Vietnam’s accession has been a mutually beneficial process: ASEAN was the bridge to Vietnam’s liberalisation and connection with the world when the United States was still isolating it from global opportunities. Likewise, the inclusion of Indochinese states reinvented ASEAN into a regional grouping that included maritime and mainland Southeast Asia.

For half a century the region has shaped ASEAN as an institution while ASEAN has framed the conduct of regional politics. After decades of expansion, however, ASEAN is struggling to adjust to new shifts in power, particularly the rise of China. The organisation also suffers from a need to reform itself internally.

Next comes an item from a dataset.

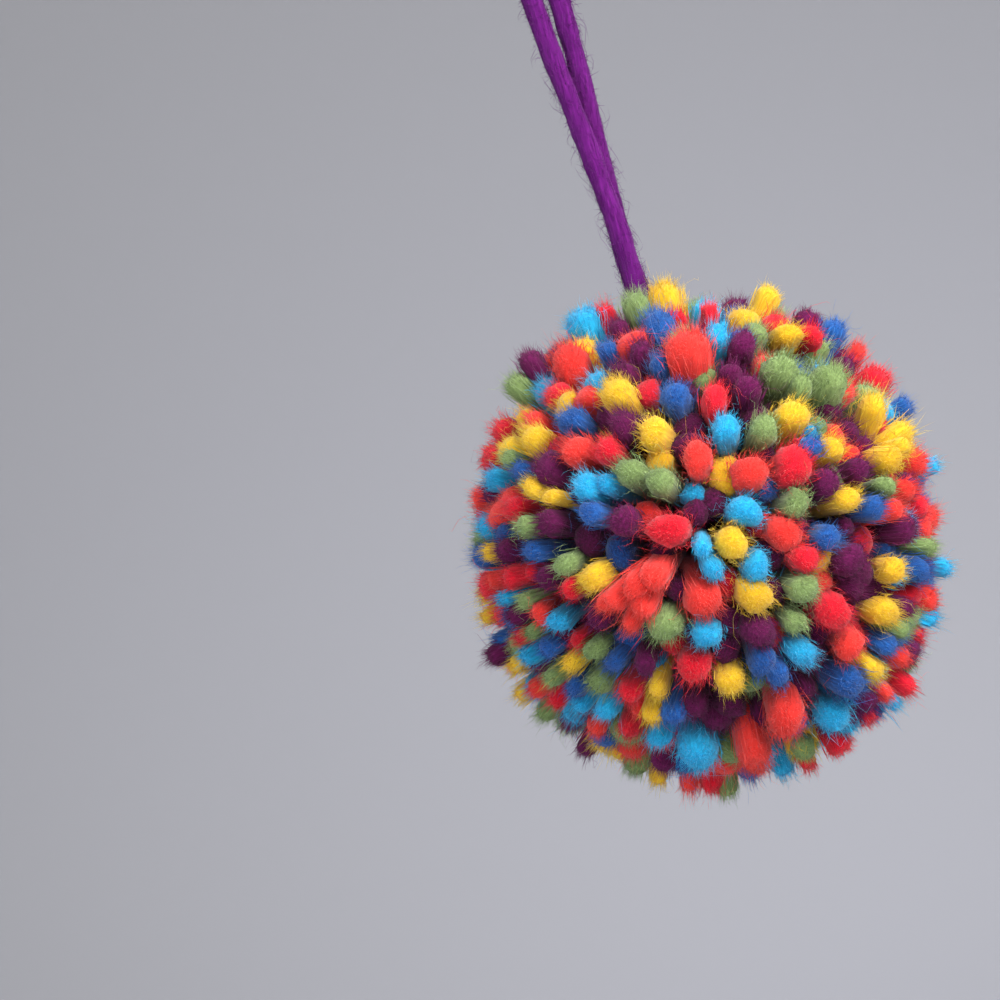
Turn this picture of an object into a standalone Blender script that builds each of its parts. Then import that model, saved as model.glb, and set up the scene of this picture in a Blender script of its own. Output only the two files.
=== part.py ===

Increasing influence by China on individual member states has led to the abuse of ASEAN norms, including the principle of consensus. Growing frustration about this ineffective practice has led to internal discussion about the possibility of a new ‘ASEAN–X’ approach, where issues are resolved among those that are willing or are directly concerned with the problem at hand. While this idea is still in the making, it signals that the innate diversity and different priorities within ASEAN make it increasingly hard to reach ‘consensus’. The pending membership application of Timor Leste, if successful, will only lead ASEAN towards even deeper heterogeneity.

Timor Leste’s pending membership may only further strain ASEAN unity. But it does offer a useful case-study for those who also contemplate joining. This takes the edge off one of the oldest arguments against Australia’s joining ASEAN: that it differs too much from the group. While Australia’s difference is indisputable, that is not the main show-stopper.

The main obstacle to Australian membership is not related to how unified ASEAN is but rather the lack of ASEAN leadership. Before the membership debate, Canberra should ask if it has a vision of the leadership it can offer to ASEAN and what sort of leadership it is willing to follow.

The strategic considerations for Australia to join ASEAN differ from those that were imperative for Vietnam or the Indochinese members in the post-Cold War context. Joining ASEAN is optional for Canberra, and the rationale for Australia to consider joining the club is to better position itself in a region with a stronger China. But whether belonging to the ASEAN group can shield Australia from a more omnipresent China is an open question.

Even so, this debate is an opportunity for Australia to lever existing ASEAN platforms such as the East Asia Summit and ASEAN Regional Forum to assert its status as the oldest and closest ASEAN dialogue partner. Unlike other key major dialogue partners whose current political contexts have shifted their immediate focus away from ASEAN (such as the United States, China, Russia, India, Japan and the EU), Australia is in the position to demonstrate support for this regional institution.

Vietnam’s ASEAN success story should give Australia a reference point that ASEAN is able to adjust geopolitical needs. ASEAN membership does not necessarily give more leverage. It is a question of what Canberra wants from ASEAN and whether it has really made most of the existing frameworks of dialogue and strategic partnership.

Huong Le Thu is a senior analyst at Australia Strategic Policy Institute.

This article first appeared on the East Asia Forum.